To finish the floorplans, says French, they had to answer all the questions the filmmakers never asked, such as “What’s behind that door?”and “What’s around that corner?”

And how many bedrooms, bathrooms and kitchens are there? Their answer: six, eleven and three. (Boccardo and Esplin met French when they attended a lecture she gave about Hitchcock. The two men have since hired her to write about their house.)

Boccardo and Esplin also had to answer questions the filmmakers, even the wildly imaginative Hitchcock, would never have thought to ask:

How many black leather seats, fully reclining and heated, should there be in the home theatre? (18)

How much will it cost to fire-harden the house? (Over $1 million. “You can’t make a house completely fireproof, but you can improve its chance of surviving,” Esplin says. A special pump allows the water in the extra-deep, 75-foot lap pool to be used for firefighting.)

How much should we spend on custom walnut cabinetry? (Also over $1 million.)

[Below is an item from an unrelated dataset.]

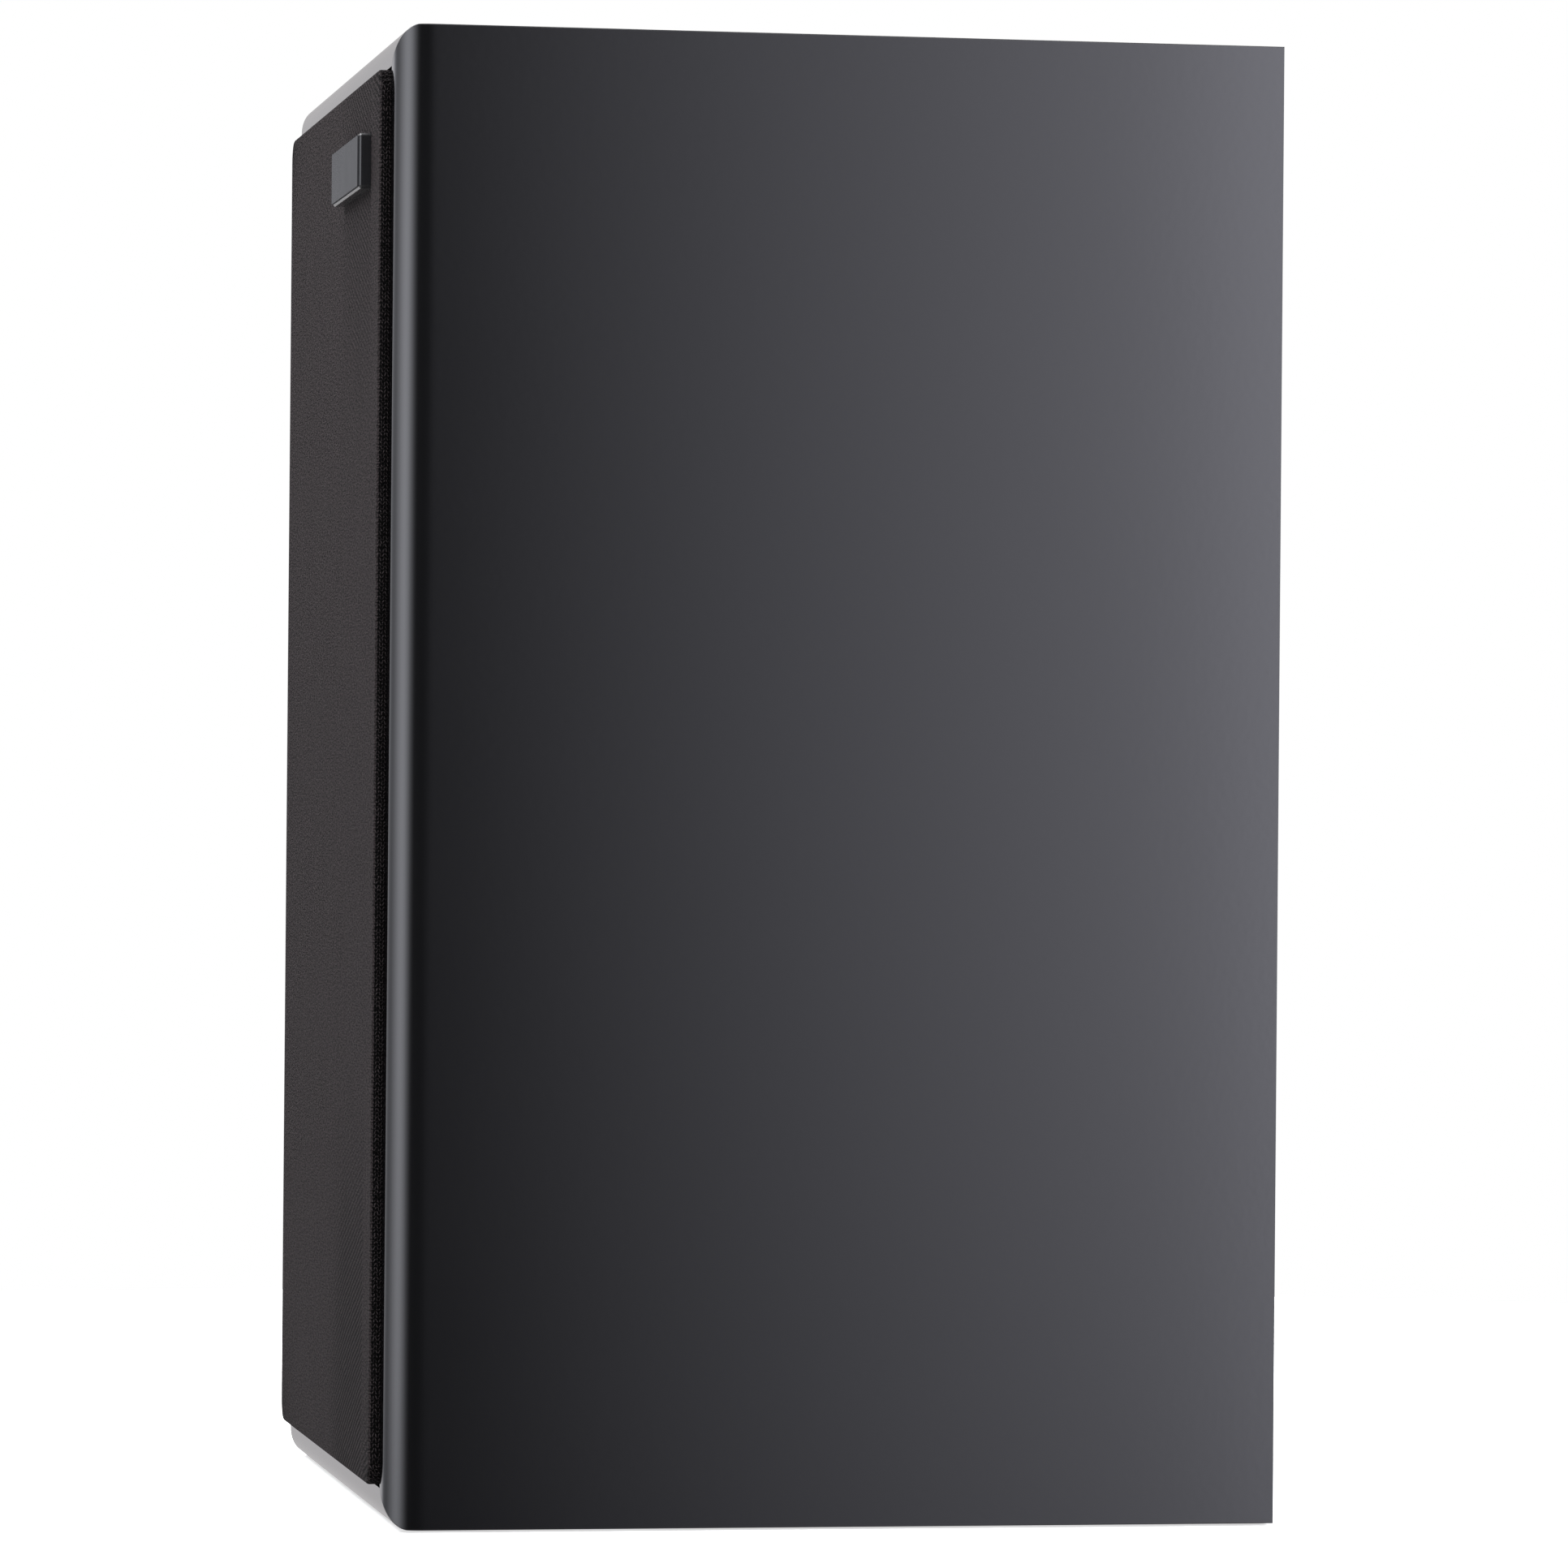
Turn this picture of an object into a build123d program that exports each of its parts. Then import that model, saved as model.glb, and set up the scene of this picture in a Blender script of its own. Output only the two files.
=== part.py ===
"""Closed-box two-way bookshelf speaker: cabinet, grille, drive units, crossover and terminals.

Millimetres. The origin is the centre of the cabinet's base face. +Z is up, the listener is
towards -Y and +X is the right-hand side as the listener sees it.
"""

from build123d import *
import os
from math import atan, cos, degrees, pi, radians, sin

# ------------------------------------------------------------------ cabinet
CABINET_WIDTH = 189.0
CABINET_HEIGHT = 306.0
CABINET_DEPTH = 185.0
WALL = 8.0  # side, top and bottom boards, mitred at the four long corners
EDGE_SPREAD = 7.5  # front edge rounding, measured across the front
EDGE_DEPTH = 4.5  # front edge rounding, measured along the side
JOINT_GAP = 0.25  # slack round the boards that drop in between the walls

BAFFLE_RECESS = 12.0  # the baffle's face lies this far behind the front edge
BAFFLE_THICKNESS = 12.0
REBATE_SLACK = 0.3  # round a drive unit's flange in its rebate
FRONT_BATTEN = 13.0
REAR_RECESS = 1.0
REAR_PANEL_THICKNESS = 9.0
REAR_PANEL_CHAMFER = 0.5
REAR_BATTEN = 13.0
REAR_GASKET_THICKNESS = 1.0
DAMPING_SHEET_THICKNESS = 3.0
FOAM_THICKNESS = 12.0
FOAM_MARGIN = 4.0  # clear strip between the linings and the battens

# ------------------------------------------------------------------ screws
WOOD_SCREW_SHANK_RADIUS = 1.9
WOOD_SCREW_HEAD_RADIUS = 3.8
WOOD_SCREW_LENGTH = 20.0
PAN_HEAD_HEIGHT = 1.8
PAN_HEAD_SHOULDER = 0.7  # how much narrower a head is at its crown
SCREW_TIP_COVER = 1.0  # wood left in front of a woofer screw's tip
SCREW_HOLE_SLACK = 0.3
SMALL_SCREW_SHANK_RADIUS = 1.5
SMALL_SCREW_HEAD_RADIUS = 2.9
SMALL_SCREW_LENGTH = 10.0
REAR_SCREW_ROWS = 3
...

What if our dogs’ feet get cold? (Relax. The house’s 100-foot-long gravel dog run is heated.)

Structural engineer Cambria M. Flowers figured out how to support the living room, which cantilevers 40 feet into thin air. The answer was to build two 160-foot-long steel-reinforced concrete beams, 120 feet of which anchor the cantilever while also supporting the ceiling of the garage.

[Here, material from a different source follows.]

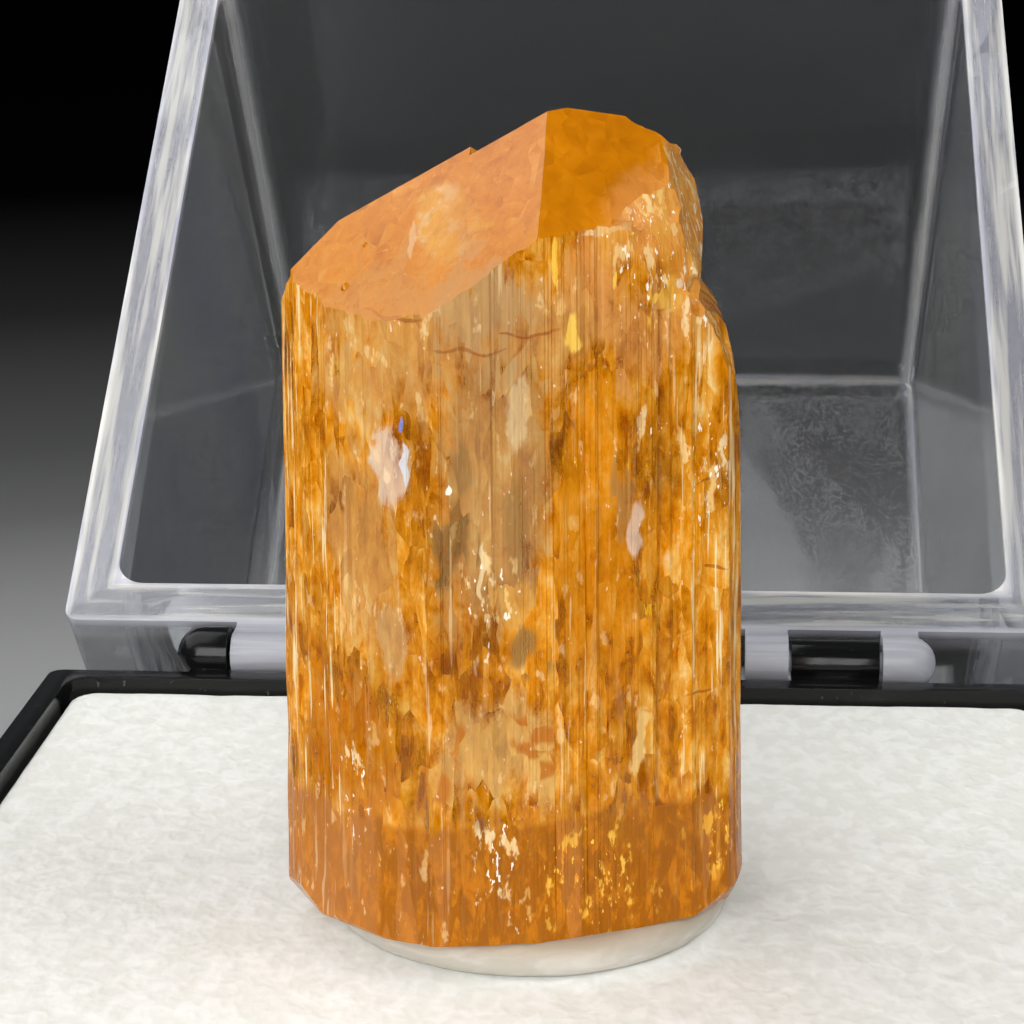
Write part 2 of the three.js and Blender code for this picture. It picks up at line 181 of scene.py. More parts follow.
# Soft lights: name, place, size and radiance
LIGHTS = [
    ("left_softbox", (-150, 30, 215), (290, 290), 1.65),
    ("front_softbox", (-40, -240, 120), (260, 170), 5.6),
    ("right_softbox", (200, -30, 190), (170, 170), 2.8),
    ("top_softbox", (5, 70, 240), (90, 90), 0.1),
]
LIGHT_AIM = (0, 0, 28)
ROOM_COLOUR = (0.86, 0.9, 0.96)
ROOM_STRENGTH = 0.07
LIGHT_PATHS = {
    "max_bounces": 9, "transmission_bounces": 9, "glossy_bounces": 4, "diffuse_bounces": 2,
    "sample_clamp_indirect": 6, "blur_glossy": 0.6, "use_denoising": True,
    "use_adaptive_sampling": True, "adaptive_threshold": 0.08, "adaptive_min_samples": 12,
}

FLOOR_REACH = 1500
FLOOR_LEVEL = -0.05
# Middle and radius of a pool of light painted on the floor, and how pale it is at shares of that radius
PAINTED_LIGHT_POOL_CENTRE = (0, 8, 0)
PAINTED_LIGHT_POOL_RADIUS = 260
PAINTED_LIGHT_FALLOFF = [
    (0.08, 0.66), (0.15, 0.54), (0.23, 0.42), (0.29, 0.32),
    (0.39, 0.14), (0.46, 0.09), (0.66, 0.026), (0.95, 0.002),
]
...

Thick diagonal beams, like those shown prominently in “North By Northwest,” were slipped in later to provide additional stability. In the end, the project required 400 tons of steel, 4,000 cubic yards of concrete and 24 miles of electrical wire, according to contractor Gary Hill.

Now the men are ready to return to the last dream house they built, against dramatic red rocks in the southern Utah town of Ivins. Boccardo hopes the buyer of the Vandamm house is a lover of “North By Northwest.”

Esplin says that he and Boccardo, who dreamt of the house for more than 60 years, occasionally wonder if they really want to sell it. But then they remind themselves that it will be okay for someone else to own it. After all, Esplin says, “Many houses are built without stories. But this house has a story. And the story of this house belongs to us.”